Still, non-union workers and their families did shop, and they did rent, and they did go fishing on Sunday afternoons - and as their numbers swelled into the thousands, local merchants made money like never before. Near the end of the project, the handful of remaining strikers told MPR they'd been betrayed by their community, and by the leaders of their own unions.
Union built this town. People should remember that. Wait 'til this is over with - wait. If these people hadn't a been so greedy, this could been different. Everybody happy. Union workers. But it's all greed. We been left out here to dry.

SFX: machine roar, fade

The paper machine - finished two months early, against the strikers' predictions - has for the most part lived up to its billing. The mill is revitalized, among the most advanced and productive in the industry. It fills orders from all over the world; the jobs here seem safe for the foreseeable future.

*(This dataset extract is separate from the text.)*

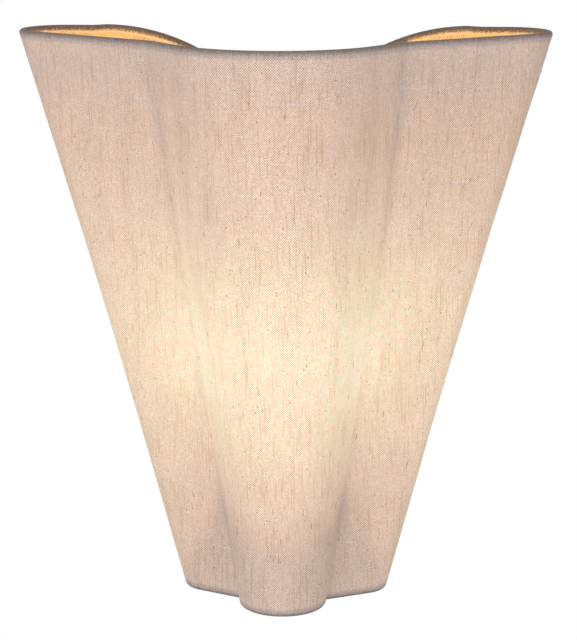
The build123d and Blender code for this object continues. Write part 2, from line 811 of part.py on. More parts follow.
# ---- write every node ----
names = {-1: "left", 1: "right"}
uprights = {side: back_wire(side) for side in names}
rings = [shade_ring(False, frame_corner_x), shade_ring(True, shoulder_x)]
save("shade_fabric", shade_fabric())
save("bottom_ring", rings[0])
save("top_ring", rings[1])
save("hook_bar", hook_bar(list(uprights.values())))
for side, name in names.items():
    save(f"back_wire_{name}", uprights[side])
    save(f"crease_wire_{name}", crease_wire(side, rings))
    save(f"shade_hook_{name}", shade_hook(side))
    save(f"hook_rivet_{name}", hook_rivet(side))

save("wall_bracket", wall_bracket())
save("cable_grommet", cable_grommet())
save("earth_tag", earth_tag())
save("earth_screw", earth_screw())
save("canopy", canopy())
save("canopy_screw_top", side_screw(1))
save("canopy_screw_bottom", side_screw(-1))

save("holder_arm", holder_arm())
save("arm_rose", arm_rose())
save("arm_washer", arm_washer())
save("arm_nut", arm_nut())
save("holder_base", holder_base())
save("holder_nut", holder_nut())
save("holder_body", holder_body())
save("holder_insert", holder_insert())
save("holder_ring", holder_ring())
save("centre_contact", centre_contact())
save("side_contact", side_strip_wall())

save("bulb_foot_contact", bulb_foot_contact())
save("bulb_foot_insulator", bulb_foot_insulator())
save("bulb_cap", bulb_cap())
save("bulb_collar", bulb_collar())
save("lamp_plate", lamp_plate())
save("bulb_envelope", bulb_envelope())

save("terminal_block", terminal_block())
save("terminal_block_screw", block_screw())
for index in range(pole_count):
    save(f"terminal_sleeve_{index + 1}", terminal_sleeve(index))
save("clamp_screws", Compound(children=[clamp_screw(x, z) for x, z in clamp_points()]))
save("live_lead", lamp_lead(1))
save("neutral_lead", lamp_lead(-1))
save("earth_lead", earth_lead())
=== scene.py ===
import json
from math import atan2, cos, pi, radians, sin, sqrt

import bpy
import numpy as np
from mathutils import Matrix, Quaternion, Vector


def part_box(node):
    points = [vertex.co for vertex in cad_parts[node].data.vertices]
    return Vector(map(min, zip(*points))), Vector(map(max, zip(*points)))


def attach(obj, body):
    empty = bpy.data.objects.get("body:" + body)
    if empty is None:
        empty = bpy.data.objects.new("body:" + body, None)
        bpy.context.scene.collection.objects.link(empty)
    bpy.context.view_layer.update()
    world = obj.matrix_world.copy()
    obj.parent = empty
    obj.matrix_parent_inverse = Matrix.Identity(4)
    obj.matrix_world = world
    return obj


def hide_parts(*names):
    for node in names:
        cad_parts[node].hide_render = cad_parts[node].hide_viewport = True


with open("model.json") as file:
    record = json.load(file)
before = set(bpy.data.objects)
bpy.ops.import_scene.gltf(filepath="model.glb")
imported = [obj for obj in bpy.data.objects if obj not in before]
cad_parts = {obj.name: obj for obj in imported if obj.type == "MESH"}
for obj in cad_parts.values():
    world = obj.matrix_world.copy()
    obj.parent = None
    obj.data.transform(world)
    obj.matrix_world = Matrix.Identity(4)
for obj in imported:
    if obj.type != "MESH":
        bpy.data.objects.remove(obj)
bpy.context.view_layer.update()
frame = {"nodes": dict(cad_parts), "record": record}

# Lengths are in metres. The wall is the plane y = 0, the front faces -Y and +Z is up.
mm = 0.001
print("frame loaded:", len(frame["nodes"]), "nodes")


# arithmetic on node sockets
def pairOf(operation, reflected=False):
    def apply(self, other):
        values = (other, self) if reflected else (self, other)
        return self.tree.math(operation, *values)
    return apply


class Field:
    # one output socket, with the usual arithmetic as Math nodes
    def __init__(self, tree, socket):
        self.tree = tree
        self.socket = socket

    __add__ = pairOf("ADD")
    __radd__ = pairOf("ADD", True)
    __sub__ = pairOf("SUBTRACT")
    __rsub__ = pairOf("SUBTRACT", True)
    __mul__ = pairOf("MULTIPLY")
    __rmul__ = pairOf("MULTIPLY", True)
    __truediv__ = pairOf("DIVIDE")
    __rtruediv__ = pairOf("DIVIDE", True)

    def sine(self):
        return self.tree.math("SINE", self)

    def cosine(self):
        return self.tree.math("COSINE", self)

    def size(self):
        return self.tree.math("ABSOLUTE", self)

    def whole(self):
        return self.tree.math("FLOOR", self)

    def atMost(self, limit):
        return self.tree.math("MINIMUM", self, limit)

    def atLeast(self, limit):
        return self.tree.math("MAXIMUM", self, limit)

    def clipped(self):
        return self.atLeast(0.0).atMost(1.0)

    def step(self, low, high):
        # soft step from 0 to 1 between two values
        settings = {"interpolation_type": "SMOOTHSTEP"}
        values = {"Value": self, "From Min": low, "From Max": high}
        return self.tree.add("ShaderNodeMapRange", settings, values)["Result"]


class Made:
    # a node whose outputs are read by name
    def __init__(self, tree, node):
        self.tree = tree
        self.node = node

    def __getitem__(self, name):
        return Field(self.tree, socketOf(self.node.outputs, name))


def socketOf(sockets, key):
    if isinstance(key, int):
        return sockets[key]
    for socket in sockets:
        if socket.identifier == key:
            return socket
    return sockets[key]


def fillRamp(ramp, stops):
    while len(ramp.elements) < len(stops):
        ramp.elements.new(1.0)
    for element, (position, colour) in zip(ramp.elements, stops):
        element.position = position
        element.color = (*colour, 1.0)


class Tree:
    # a node tree, and the material that it belongs to if it is one's
    def __init__(self, nodeTree, material=None):
        self.nodeTree = nodeTree
        self.material = material

    def feed(self, socket, value):
        if isinstance(value, Field):
            self.nodeTree.links.new(value.socket, socket)
        elif isinstance(value, (tuple, list)) and len(value) == 3 and socket.type == "RGBA":
            socket.default_value = (*value, 1.0)
        else:
            socket.default_value = value

    def add(self, kind, settings=None, values=None):
        node = self.nodeTree.nodes.new(kind)
        for name, setting in (settings or {}).items():
            if name == "stops":
                fillRamp(node.color_ramp, setting)
            else:
                setattr(node, name, setting)
        for name, value in (values or {}).items():
            self.feed(socketOf(node.inputs, name), value)
        return Made(self, node)

    def math(self, operation, *values):
        return self.add("ShaderNodeMath", {"operation": operation}, dict(enumerate(values)))[0]

    def vectorMath(self, operation, *values):
        return self.add("ShaderNodeVectorMath", {"operation": operation}, dict(enumerate(values)))[0]

    def scaled(self, vector, factor):
        return self.add("ShaderNodeVectorMath", {"operation": "SCALE"}, {0: vector, "Scale": factor})[0]

    def split(self, vector):
        parts = self.add("ShaderNodeSeparateXYZ", None, {0: vector})
        return parts[0], parts[1], parts[2]

    def join(self, x, y, z):
        return self.add("ShaderNodeCombineXYZ", None, {0: x, 1: y, 2: z})[0]

    def mixColour(self, factor, first, second, blend="MIX"):
        settings = {"data_type": "RGBA", "blend_type": blend}
        values = {"Factor_Float": factor, "A_Color": first, "B_Color": second}
        return self.add("ShaderNodeMix", settings, values)["Result_Color"]

    def tinted(self, first, second, factor=1.0):
        return self.mixColour(factor, first, second, "MULTIPLY")

    def noise(self, vector, scale, detail=2.0, roughness=0.5):
        values = {"Vector": vector, "Scale": scale, "Detail": detail, "Roughness": roughness}
        return self.add("ShaderNodeTexNoise", None, values)["Fac"]

    def whiteNoise(self, dimensions, vector):
        settings = {"noise_dimensions": dimensions}
        return self.add("ShaderNodeTexWhiteNoise", settings, {"Vector": vector})["Value"]

    def bump(self, height, strength, distance):
        values = {"Height": height, "Strength": strength, "Distance": distance}
        return self.add("ShaderNodeBump", None, values)["Normal"]

    def grain(self, spot, scale, strength):
        # shallow bump from fine noise
        return self.bump(self.noise(spot, scale), strength, 0.05 * mm)

    def attribute(self, name):
        if self.nodeTree.type == "SHADER":
            return self.add("ShaderNodeAttribute", {"attribute_name": name})["Fac"]
        stored = self.add("GeometryNodeInputNamedAttribute", {"data_type": "FLOAT"}, {"Name": name})
        return stored["Attribute"]

    def spot(self):
        return self.add("ShaderNodeTexCoord")["Object"]

    def ramp(self, value, stops):
        return self.add("ShaderNodeValToRGB", {"stops": stops}, {"Fac": value})["Color"]

    def finish(self, values):
        # ends a material's tree in its surface shader
        shader = self.add("ShaderNodeBsdfPrincipled", None, values)
        self.add("ShaderNodeOutputMaterial", None, {"Surface": shader["BSDF"]})
        return self.material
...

SFX: empty street; slow traffic.
But outside the mill, International Falls seems economically slack. Predictions of sustained growth, based on the hundreds of new jobs in the expanded plant, haven't panned out. Carol Dalton, a travel agent and longtime Chamber of Commerce member, says many locals still haven't forgiven businesses for cashing in on BE&K.

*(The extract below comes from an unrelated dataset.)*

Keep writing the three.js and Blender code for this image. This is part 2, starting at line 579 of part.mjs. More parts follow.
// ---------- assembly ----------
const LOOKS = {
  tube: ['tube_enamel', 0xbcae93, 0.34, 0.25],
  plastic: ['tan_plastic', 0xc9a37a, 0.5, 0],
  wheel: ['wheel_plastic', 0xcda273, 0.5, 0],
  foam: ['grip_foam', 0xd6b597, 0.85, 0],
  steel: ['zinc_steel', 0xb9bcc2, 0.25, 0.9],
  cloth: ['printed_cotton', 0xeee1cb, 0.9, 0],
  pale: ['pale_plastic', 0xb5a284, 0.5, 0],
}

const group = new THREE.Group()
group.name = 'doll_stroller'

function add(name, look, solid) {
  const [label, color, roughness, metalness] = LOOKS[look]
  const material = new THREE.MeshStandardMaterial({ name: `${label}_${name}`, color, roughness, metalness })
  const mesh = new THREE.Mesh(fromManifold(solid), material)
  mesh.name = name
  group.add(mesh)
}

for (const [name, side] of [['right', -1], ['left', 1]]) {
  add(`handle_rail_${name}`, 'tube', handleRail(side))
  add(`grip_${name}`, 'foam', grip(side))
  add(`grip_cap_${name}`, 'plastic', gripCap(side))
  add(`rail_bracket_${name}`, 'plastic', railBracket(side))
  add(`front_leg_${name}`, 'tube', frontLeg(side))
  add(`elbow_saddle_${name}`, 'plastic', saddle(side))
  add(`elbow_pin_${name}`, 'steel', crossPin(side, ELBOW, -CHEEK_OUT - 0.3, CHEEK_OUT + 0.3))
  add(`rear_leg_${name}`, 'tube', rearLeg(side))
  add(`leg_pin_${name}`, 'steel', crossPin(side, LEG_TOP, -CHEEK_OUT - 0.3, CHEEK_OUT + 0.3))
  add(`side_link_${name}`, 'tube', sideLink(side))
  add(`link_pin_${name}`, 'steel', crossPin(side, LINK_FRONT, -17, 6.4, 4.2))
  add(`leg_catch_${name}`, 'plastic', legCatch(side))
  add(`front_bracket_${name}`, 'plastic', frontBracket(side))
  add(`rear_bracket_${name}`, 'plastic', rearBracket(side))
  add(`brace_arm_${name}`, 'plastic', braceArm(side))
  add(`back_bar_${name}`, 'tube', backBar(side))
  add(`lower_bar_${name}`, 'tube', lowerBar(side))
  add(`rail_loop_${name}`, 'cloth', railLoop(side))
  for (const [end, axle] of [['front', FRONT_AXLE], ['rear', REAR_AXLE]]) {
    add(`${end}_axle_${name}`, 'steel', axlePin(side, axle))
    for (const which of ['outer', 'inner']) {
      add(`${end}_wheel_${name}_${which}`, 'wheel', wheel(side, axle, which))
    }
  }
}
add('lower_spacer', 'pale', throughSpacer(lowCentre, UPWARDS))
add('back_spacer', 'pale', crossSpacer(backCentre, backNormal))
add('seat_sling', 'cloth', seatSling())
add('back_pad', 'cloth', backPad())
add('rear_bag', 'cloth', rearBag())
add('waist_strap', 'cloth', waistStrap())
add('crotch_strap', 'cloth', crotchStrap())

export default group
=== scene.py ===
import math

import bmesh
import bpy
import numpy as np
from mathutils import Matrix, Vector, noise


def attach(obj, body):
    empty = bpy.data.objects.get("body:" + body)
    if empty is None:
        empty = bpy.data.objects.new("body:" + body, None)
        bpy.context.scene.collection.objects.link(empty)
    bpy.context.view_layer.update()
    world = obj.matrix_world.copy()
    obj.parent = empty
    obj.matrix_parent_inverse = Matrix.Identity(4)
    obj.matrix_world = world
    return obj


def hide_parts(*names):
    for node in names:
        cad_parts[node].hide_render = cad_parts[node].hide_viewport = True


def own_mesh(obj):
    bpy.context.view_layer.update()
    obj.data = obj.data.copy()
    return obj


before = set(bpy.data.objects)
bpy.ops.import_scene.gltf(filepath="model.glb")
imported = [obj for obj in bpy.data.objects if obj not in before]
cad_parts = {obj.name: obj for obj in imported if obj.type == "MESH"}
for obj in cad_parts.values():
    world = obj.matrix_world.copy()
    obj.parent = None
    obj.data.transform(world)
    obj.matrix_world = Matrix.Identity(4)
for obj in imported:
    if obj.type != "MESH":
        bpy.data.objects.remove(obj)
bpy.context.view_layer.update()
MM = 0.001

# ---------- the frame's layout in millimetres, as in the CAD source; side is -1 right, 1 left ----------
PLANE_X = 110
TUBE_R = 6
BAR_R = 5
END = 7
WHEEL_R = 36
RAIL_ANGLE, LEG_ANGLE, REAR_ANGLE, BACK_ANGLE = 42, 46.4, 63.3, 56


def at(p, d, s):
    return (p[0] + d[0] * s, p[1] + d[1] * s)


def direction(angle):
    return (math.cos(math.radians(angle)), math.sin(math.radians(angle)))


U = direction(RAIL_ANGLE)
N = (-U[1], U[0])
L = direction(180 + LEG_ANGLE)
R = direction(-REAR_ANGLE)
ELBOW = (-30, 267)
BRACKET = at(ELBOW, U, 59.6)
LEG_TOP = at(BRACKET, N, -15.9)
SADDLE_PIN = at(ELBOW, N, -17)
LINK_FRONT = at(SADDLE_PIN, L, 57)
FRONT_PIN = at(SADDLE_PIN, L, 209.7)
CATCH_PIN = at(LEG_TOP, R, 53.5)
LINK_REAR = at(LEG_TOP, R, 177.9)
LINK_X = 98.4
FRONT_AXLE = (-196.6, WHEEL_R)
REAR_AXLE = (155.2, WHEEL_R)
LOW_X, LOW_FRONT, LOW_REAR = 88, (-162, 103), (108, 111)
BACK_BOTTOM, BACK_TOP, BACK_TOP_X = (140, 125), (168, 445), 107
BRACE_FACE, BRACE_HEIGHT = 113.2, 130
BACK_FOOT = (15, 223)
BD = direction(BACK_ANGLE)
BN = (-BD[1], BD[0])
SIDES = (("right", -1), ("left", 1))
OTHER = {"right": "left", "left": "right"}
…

Carol: There are many people who still have trouble shopping within the community. They give other reasons. They might say, "They don't have it, the selection's better somewhere else." But they've also indicated that the support was not there for them, during that time. It was a very deep hurt.
Union head Larry Baron says the backlash goes deeper than hurt feelings. When Boise's in-plant unions agreed to new contracts the spring of '89, the company dangled the expansion as incentive. If the unions signed, International Falls got the new paper machine - if they didn't, Boise Cascade would build elsewhere. Baron says the membership was overanxious in its hurry approving a contract which resulted in a payroll loss. He says that loss will be a big factor in the next contract talks in 1999, as will Boise's continuing use of some non-union workers in the plant.
SFX: Street
The paradox in the Falls is that even as Boise prospers, the community shrinks. The mill employs 400 more than a decade ago, yet population is down - from 10,000 to 8300. Boise Cascade is by far the Falls' largest employer and benefactor, paying more than half the taxes collected here - yet the company is still reviled by many union supporters. Eight years, says downtown chamber member Dalton, just isn't long enough to forget the strike, the boom, the riot. She offers the comfort of history.

Carol: You know this was not the first labor upheaval I'd seen since I lived in International Falls. Many years ago there was a Teamster's strike, and that, too, was a time when you were anxious about going certain places. Now people have forgotten that. And this, too, will eventually be forgotten.